Leading Causes of Death. (2016, April 27). Retrieved August 14, 2016, from http://www.cdc.gov/nchs/fastats/leading-causes-of-death.htm

Ley, B. L. (2009). Disease Prevention and the Environmental Breast Cancer Movement. In From Pink to Green (1st ed., pp. 106-136). Rutgers University Press.

Pool, L. (2012, April 22). Pink Ribbon Inc. Retrieved August 14, 2016, from https://www.youtube.com/watch?v=vAECbKClFW4

2 thoughts on “WP 7 Women and Disease – Ashlyn Sovereen

  1. Ashlyn,

    Breast cancer has been in my life directly over several years. My nana has gone through breast cancer twice and she never let it win the battle. My good friend growing up’s mother was also diagnosed with breast cancer a few years ago and I saw first-hand how it impacts one’s life and family and friends around them. The eco-feminist’s belief that the only way to prevent breast cancer is to eliminate all factors contributing to the cancer is understandable, but also somewhat not realistic. It is incredibly hard to just put a complete stop to a majority of things here on earth in the big scheme of things but especially to poorer, more polluted areas. I think the pink ribbon is a great symbol to increase awareness and show overall support. Absolutely the ribbon helps others come together and join one another in the fight against cancer. Both views, mainstream and eco-feminists, deal with an important issue looking to resolve some issue, it is just a matter of which area to focus on.

  2. Ashlyn,

    I agree with you that the mainstream breast cancer culture does have its strengths and weaknesses. Although, the strengths outweigh the weaknesses in my opinion. I can agree with you that we should be focusing more on prevention, but I also think that the cure is just as important. In order to find the cure scientists will be discovering things such as how to prevent it along the way. I also think that the pink ribbon is wonderful because is symbolizes breast cancer and does a fantastic job bringing attention to the cause.
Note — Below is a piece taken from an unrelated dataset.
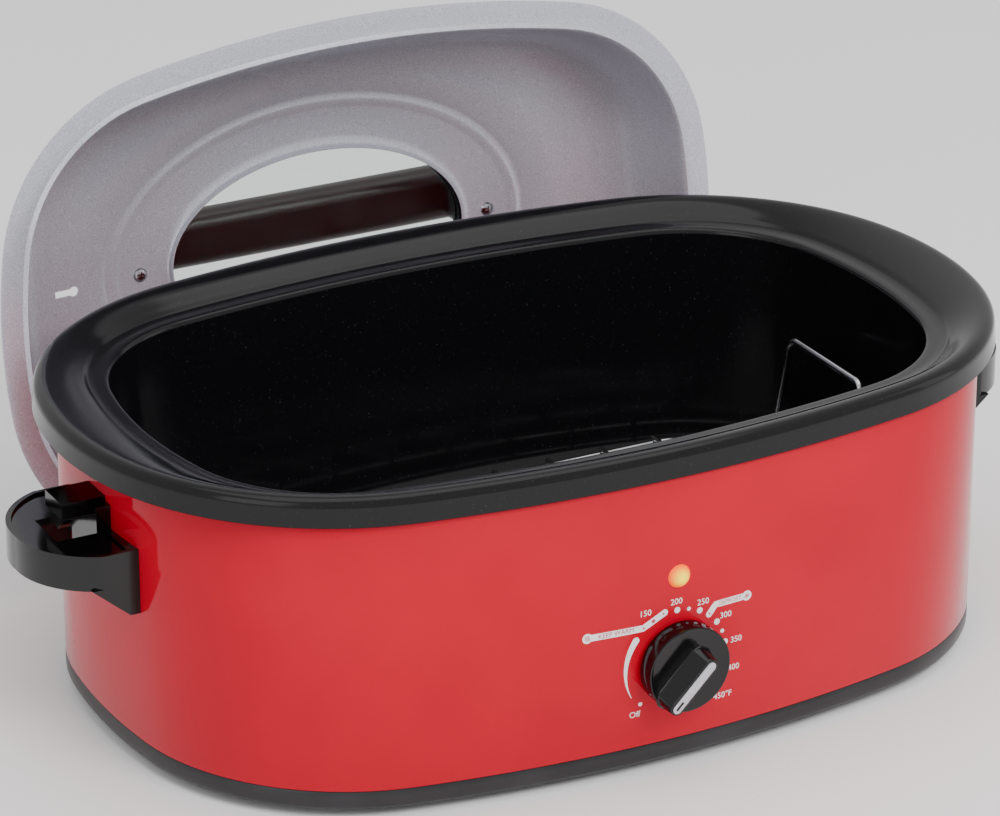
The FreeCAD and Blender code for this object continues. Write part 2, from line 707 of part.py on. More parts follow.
def window_parts():
    glass_length = window_length + glass_overlap * 2
    glass_width = window_width + glass_overlap * 2
    low = dome_height + seal_wall
    glass = prism(ellipse(glass_length, glass_width, low), glass_thickness)
    seal_length = glass_length + seal_groove * 2
    seal_width = glass_width + seal_groove * 2
    seal = prism(ellipse(seal_length, seal_width, dome_height), glass_thickness + seal_wall * 2)
    groove = prism(ellipse(glass_length, glass_width, low), glass_thickness)
    hole = prism(ellipse(window_length + lid_sheet, window_width + lid_sheet, dome_height),
                 glass_thickness + seal_wall * 2)
    return glass, seal.cut([groove, hole])


def lid_handle():
    bar = box(Vector(-bar_half_length, bar_rise - bar_height / 2, bar_centre - bar_depth / 2),
              Vector(bar_half_length, bar_rise + bar_height / 2, bar_centre + bar_depth / 2))
    bar = bar.makeFillet(bar_round, [edge for edge in bar.Edges if edge.Length > bar_half_length])
    posts = []
    for side in (-1, 1):
        low = Vector(side * post_x - post_length / 2, -post_width / 2, dome_height)
        high = Vector(side * post_x + post_length / 2, post_width / 2, bar_centre)
        post = box(low, high)
        post = post.makeFillet(post_round, [edge for edge in post.Edges if edge.BoundBox.ZLength > 1])
        posts.append(post)
    handle = bar.fuse(posts)
    seal_length = window_length + (glass_overlap + seal_groove) * 2
    seal_width = window_width + (glass_overlap + seal_groove) * 2
    clear = prism(ellipse(seal_length + slip_gap * 2, seal_width + slip_gap * 2, dome_height - 1),
                  glass_thickness + seal_wall * 2 + 1 + flat_gap)
    pilots = [rod(lid_screw_radius + shaft_gap, lid_screw_bite + post_pilot_gap, Vector(x, 0, dome_height), up)
              for x in (-post_x, post_x)]
    return handle.cut([clear] + pilots).removeSplitter()


def lid_screws():
    screws = []
    seat = dome_height - lid_sheet
    for x in (-post_x, post_x):
        dome = Part.makeSphere(lid_screw_head_radius * 1.25, Vector(x, 0, seat - lid_screw_head
                                                                   + lid_screw_head_radius * 1.25))
        head = dome.common(rod(lid_screw_head_radius, lid_screw_head, Vector(x, 0, seat - lid_screw_head), up))
        shank = rod(lid_screw_radius, lid_screw_bite + lid_sheet, Vector(x, 0, seat), up)
        screws.append(head.fuse(shank))
    return Part.makeCompound(screws)


# Stands the lid on its long edge behind the cooker, leaning back
def stand_lid(shape):
    lean = radians(lid_tilt)
    turn = FreeCAD.Rotation(Vector(-1, 0, 0), Vector(0, sin(lean), cos(lean)), Vector(0, cos(lean), -sin(lean)))
    reach = lid_outline[1]
    centre = Vector(0, shell_outline[1] + lid_gap + flange_bead + reach * sin(lean),
                    reach * cos(lean) + lid_sheet * sin(lean))
    placed = shape.copy()
    placed.transformShape(FreeCAD.Placement(centre, turn).toMatrix(), True)
    return placed


# The rack: a flat deck of welded wires, a lifting loop at each end and four bent feet
def rack_parts():
    z = rack_deck
    radius = rack_wire / 2
    x = rack_half_length
    y = rack_half_width
    deck = bent_rod([Vector(0, -y, z), Vector(x, -y, z), Vector(x, y, z), Vector(-x, y, z), Vector(-x, -y, z),
                     Vector(0, -y, z)], radius, rack_corner)
    wires = []
    lift = radius + rack_bar_wire / 2 - rack_weld
    for n in range(rack_bar_count):
        bar_x = (n - (rack_bar_count - 1) / 2) * x * 2 / (rack_bar_count + 1)
        wires.append(rod(rack_bar_wire / 2, y * 2 + radius * 2, Vector(bar_x, -y - radius, z + lift), -forward))
    for bar_y in (-y * rack_runner_share, y * rack_runner_share):
        wires.append(rod(rack_bar_wire / 2, x * 2 + radius * 2, Vector(-x - radius, bar_y, z), Vector(1, 0, 0)))
    deck = deck.fuse(wires)
    loops = []
    feet = []
    w = rack_handle_half_width
    top = z + rack_handle_height
    low = pan_floor + flat_gap + radius
    for side in (-1, 1):
        stations = [x, x + rack_handle_set, x + rack_handle_lean]
        points = [Vector(side * place, -w, height) for place, height in zip(stations, (z, z, top))]
        points += [Vector(point.x, w, point.z) for point in reversed(points)]
        loops.append(bent_rod(points, radius, rack_foot_bend))
        for foot_side in (-1, 1):
            centre = Vector(side * x * rack_foot_share, foot_side * y, z)
            half = rack_foot_spread / 2
            inset = -foot_side * rack_foot_inset
            foot = [centre - Vector(half, 0, 0), centre + Vector(rack_foot_slope - half, inset, low - z),
                    centre + Vector(half - rack_foot_slope, inset, low - z), centre + Vector(half, 0, 0)]
            feet.append(bent_rod(foot, radius, rack_foot_bend / 2))
    return deck, Part.makeCompound(loops).cut(deck), Part.makeCompound(feet).cut(deck)


nodes = {}
nodes["outer_shell"] = outer_shell()
nodes["base_ring"] = base_ring()
nodes["bottom_cover"] = bottom_cover()
nodes["rubber_feet"] = rubber_feet()
nodes["foot_screws"] = foot_screws()
nodes["roasting_pan"] = roasting_pan()
nodes["heat_well"], nodes["well_floor"] = well_liner()
nodes["heating_band"] = heating_band()
nodes["band_terminals"] = band_terminals()
nodes["insulation_blanket"] = insulation()
nodes["thermostat_bracket"], nodes["thermostat_body"], nodes["thermostat_shaft"] = thermostat_parts()
nodes["thermostat_bulb"] = thermostat_bulb()
nodes["control_knob"], nodes["knob_insert"] = control_knob()
nodes["pilot_lens"], nodes["lamp_holder"] = pilot_lamp()
nodes["cord_gland"], nodes["terminal_block"], nodes["inner_wires"] = wiring()
right_handle = side_handle()
nodes["right_handle"] = right_handle
nodes["left_handle"] = right_handle.mirror(origin, Vector(1, 0, 0))
nodes["handle_backing_plates"], nodes["handle_screws"] = handle_fixings()
window, seal = window_parts()
nodes["lid_dome"] = stand_lid(lid_dome())
nodes["lid_window"] = stand_lid(window)
nodes["window_seal"] = stand_lid(seal)
nodes["lid_handle"] = stand_lid(lid_handle())
nodes["lid_screws"] = stand_lid(lid_screws())
nodes["roasting_rack"], nodes["rack_loops"], nodes["rack_feet"] = rack_parts()

# The origin is the middle of the whole outline, at the table
whole = FreeCAD.BoundBox()
for shape in nodes.values():
    whole.add(shape.BoundBox)
middle = Vector(-whole.Center.x, -whole.Center.y, 0)

os.makedirs("parts", exist_ok=True)
for name, shape in nodes.items():
    shape.translate(middle)
    shape.exportStep("parts/" + name + ".step")
    print(name, len(shape.Solids), round(shape.Volume), shape.isValid())
print("moved back by", round(middle.y, 3), "outline", whole.XLength, whole.YLength, whole.ZMin, whole.ZMax)
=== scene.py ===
import bpy
import bmesh
from math import sin, cos, pi, sqrt, radians, atan2
from mathutils import Matrix, Vector


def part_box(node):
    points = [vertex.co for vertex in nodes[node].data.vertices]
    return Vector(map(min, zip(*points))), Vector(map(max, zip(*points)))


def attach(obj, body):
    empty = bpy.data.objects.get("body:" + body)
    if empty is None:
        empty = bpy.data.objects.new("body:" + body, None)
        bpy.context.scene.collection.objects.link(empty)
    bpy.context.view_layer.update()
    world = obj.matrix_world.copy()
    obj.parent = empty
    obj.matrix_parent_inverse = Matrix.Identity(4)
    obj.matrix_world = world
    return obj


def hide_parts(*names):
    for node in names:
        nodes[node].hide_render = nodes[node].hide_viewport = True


# electric roaster oven: red steel casing, black enamel pan, silver lid stood up behind
# sizes are in millimetres about the cooker's own middle, and toFrame moves them into the frame in metres

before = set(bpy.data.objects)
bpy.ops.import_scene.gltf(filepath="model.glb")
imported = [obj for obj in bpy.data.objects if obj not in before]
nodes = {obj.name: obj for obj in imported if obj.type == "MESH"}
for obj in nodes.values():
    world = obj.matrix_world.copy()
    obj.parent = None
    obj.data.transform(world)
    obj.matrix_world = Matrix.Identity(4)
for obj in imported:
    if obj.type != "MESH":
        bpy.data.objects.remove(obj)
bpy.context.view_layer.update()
mm = 0.001
samePoint = {"mm": 0.001, "metres": 0.00001, "height": 1e-4, "digits": 3}
shellLow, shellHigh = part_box("outer_shell")
middleY = (shellLow.y + shellHigh.y) / 2
ringCount = 192

# half length, half width, side radius, end radius, corner radius
outlines = {
    "shell": (255.3, 175.2, 738.0, 387.0, 131.0),
    "rim": (275.0, 177.5, 800.0, 200.0, 156.0),
    "mouth": (225.5, 139.3, 882.0, 273.0, 90.0),
    "lid": (230.7, 155.6, 702.0, 335.0, 111.0),
}


def clearSelection():
    for item in list(bpy.context.selected_objects):
        item.select_set(False)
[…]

I have personally used the pink ribbon in helping to bring attention to the cause while supporting my friend who has breast cancer during the Susan G Komen 3-day. The 3-day also uses the pink ribbon while promoting the walk itself. This ribbon helps bring many donations to this cause, which allows more and more research to be done in hopes of finding a cure. Overall I enjoyed reading your post and I found it very insightful.